In Mike and Dave..., Kendrick’s real-life hang-out go-to, Aubrey Plaza, plays her best friend, forming a party-hard duo who con their way onto a free vacation to Hawaii as the dates of Mike (Adam Devine) and Dave (Zac Efron), brothers in need of good women to keep them on the straight and narrow at their sister’s wedding. That the film is a feature directorial debut for a Funny or Die alum, Jake Szymanski, should give you an idea of what to expect. Says Kendrick: “We did so much improv that when we first saw the movie, there was a good 15% of jokes that we were like, ‘I have no memory of saying that!’”

Bodysuit Balmain; pumps Paul Andrew

The crew decamped to Hawaii for the duration of filming, which has to be one of the sweetest deals in in movie history.
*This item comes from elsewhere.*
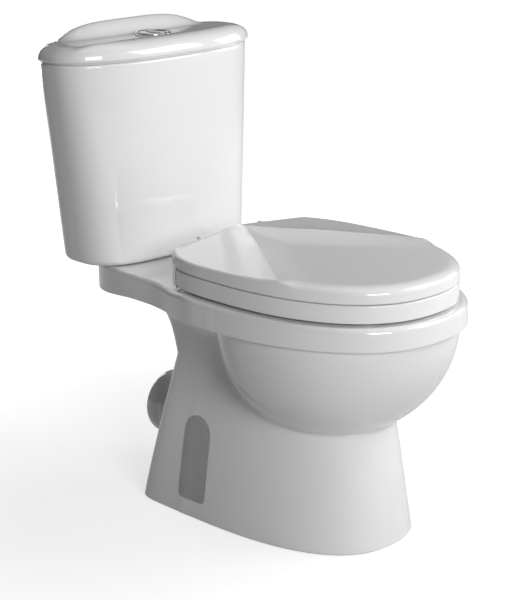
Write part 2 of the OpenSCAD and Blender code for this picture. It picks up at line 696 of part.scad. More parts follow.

Kendrick, however, was the “square” of the group. “I was like, ‘Is everyone wearing sunblock?’ I had an app for finding sharks in the area. Zac is such a daredevil that I developed this phobia he was going to get himself killed before we finished the movie. One day we did some cliff jumping and started out small, but by the end of it I was like, ‘Zac, don’t jump off that! Please!’”

As well as his cliff-jumping prowess, Efron, says Kendrick, is one of the good ones. “Adam’s the funny guy. Zac is the sincere guy. Sincere, kind, helpful, generous – and then just so good at being an idiot on screen.” It’s a ringing endorsement, so when the actress laments the inability to be honest about everyone she works with, we can be confident Efron isn’t who she has in mind. “I’m surprised I don’t have blisters on my tongue!” she says of keeping counsel while on promo circuits. “Some people have a funny reputation, and they are so lovely that I want to shake people and go, ‘No, he’s one of the good ones!’ Then there are the ones who have these stellar reputations and I’m like, ‘That is an a**hole of the highest order!’ But I cannot say it.”

Another ex-co-star (The Voices, 2014) on the “lovely” list is Ryan Reynolds. “Ryan is one of the most authentic people I’ve worked with; I can’t think of a person more deserving of a hit like Deadpool. He worked for so many years to get that film made because it’s a character that was inside of him.”

Would she take on the spandex suit that goes hand-in-hand with superhero status? “My brother sent me a Squirrel Girl comic because he thinks I should play her. I don’t know what Squirrel Girl does other than be half squirrel, but I could be half squirrel!”